What certifications help for SRE roles?
CKA (Certified Kubernetes Administrator) and CKAD are the most transferable because they map directly to the container orchestration work that defines most SRE day-to-days. Beyond Kubernetes, certifications in cloud platforms (AWS SysOps, GCP Professional DevOps Engineer) help with hiring-manager recognition. For a ranked list, the Top 12 SRE certifications page covers what's worth your time in 2026.
Is SRE more technical than DevOps?
Lateral, not hierarchical. SRE and DevOps require roughly equivalent technical depth - the difference is the objective function, not the difficulty. SRE requires deeper reliability engineering discipline: SLO design, error budget management, blameless post-mortem practice. DevOps requires broader deployment pipeline fluency: CI/CD, build automation, environment management. Moving from DevOps to SRE is a reorientation, not a promotion.
Can software engineers move into SRE without ops experience?
Yes, though the gap is different from the DevOps path. From the software engineering side, the missing pieces are usually SLO discipline and on-call exposure - not systems fundamentals, which SWEs typically have. The fastest path: volunteer for your team's on-call rotation, instrument one of your services with Prometheus, and write an SLO for it. Those three things produce the portfolio evidence that ops experience would otherwise supply.

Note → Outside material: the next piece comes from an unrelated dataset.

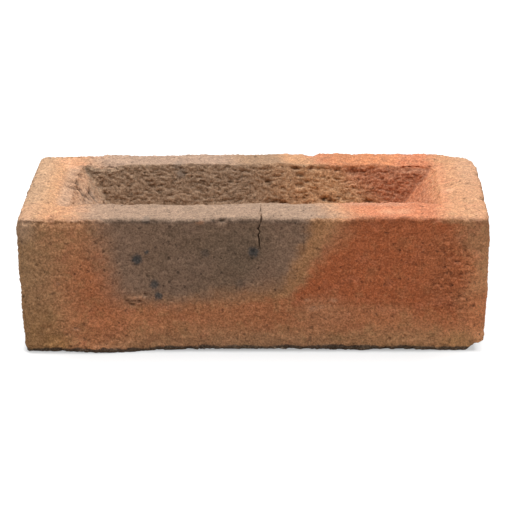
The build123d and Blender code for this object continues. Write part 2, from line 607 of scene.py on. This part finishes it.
front_stations = [
    (50.5, 3.9, 0.1),
    (52.0, 3.4, 0.3),
    (53.1, 3.1, 0.45),
    (54.7, 3.0, 0.65),
    (56.4, 3.0, 0.6),
    (57.6, 2.5, 0.75),
    (59.3, 3.5, 0.6),
    (60.7, 2.4, 0.8),
    (61.7, 3.1, 0.7),
    (63.8, 3.9, 0.65),
    (67.5, 4.2, 0.6),
]
crack_blade((3.0, -50.0, 59.0), (1.0, 8.0, 17.0), 2, front_stations)
bed_stations = [
    (-53.0, 4.3, 0.6),
    (-49.1, 4.1, 0.6),
    (-45.4, 2.8, 0.45),
    (-43.8, 3.2, 0.12),
    (-41.7, 3.7, 0.35),
    (-36.0, 3.5, 0.3),
    (-31.0, 3.5, 0.12),
]
crack_blade((3.0, -42.0, 65.0), (1.0, 22.0, 5.0), 1, bed_stations)
bpy.ops.object.shade_smooth()

# The clay's colours: fired from tan to brick red, with a grey-brown mark where the flame smoked the face.
# Sand from the mould sticks to it as pale and dark grains, iron melted into a few black spots, and a
# painted shadow darkens its foot; painted shade and highlights are added in places. Every place and length
# is in millimetres.
clay = bpy.data.materials.new("fired_clay")
clay.use_nodes = True
tree = clay.node_tree
shader = tree.nodes["Principled BSDF"]
shader.inputs["Specular IOR Level"].default_value = 0.3


def blend(tree, mask, below, above, mode="MIX"):
    """One colour over another, as a mask lets it through."""
    return put(tree, "ShaderNodeMix", mask, below, above, data_type="RGBA", blend_type=mode)


def shade(tree, colour, factor):
    """A colour made lighter or darker by a factor."""
    grey = put(tree, "ShaderNodeCombineColor", factor, factor, factor)
    return blend(tree, 1.0, colour, grey, "MULTIPLY")


def lighten(tree, colour, share):
    """A colour made lighter by a share of itself, or darker where the share is below zero."""
    return shade(tree, colour, plus(tree, 1.0, share))


spot = scaled(tree, tree.nodes.new("ShaderNodeTexCoord").outputs["Object"], 1 / mm)
drift = vectors(tree, "ADD", swing(tree, spot, 24.0, 4.0), swing(tree, spot, 5.0, 4.0, 4.0, 0.65))
x, y, z = split(tree, vectors(tree, "ADD", spot, drift))
true_x, true_y, true_z = split(tree, spot)
true_off_middle = maths(tree, "ABSOLUTE", true_x)

# where the bed and its lips are, and the walls of the frog, with its right end pushed out as in the relief
on_bed = fade(tree, true_z, 62.5, 64.5)
on_back_rim = times(tree, on_bed, fade(tree, true_y, 32.0, 36.0))
on_front_lip = times(tree, on_bed, fade(tree, true_y, -24.0, -34.0), fade(tree, true_y, -51.0, -50.0))
past_end = minus(tree, true_off_middle, fade(tree, true_x, -5.0, 5.0, 86.5, 85.6))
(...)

What's the difference between SRE and platform engineering?
Platform engineering abstracts infrastructure for product teams - its customer is the developer, and success is measured by developer experience and self-service adoption. SRE owns reliability targets for specific services - its customer is the end user, and success is measured by error budget burn rate and incident frequency. The roles overlap at the Kubernetes and infrastructure-as-code layers, but the objective functions diverge sharply. At most companies with both functions, SRE owns the SLOs and platform engineering owns the tooling that helps developers work against them.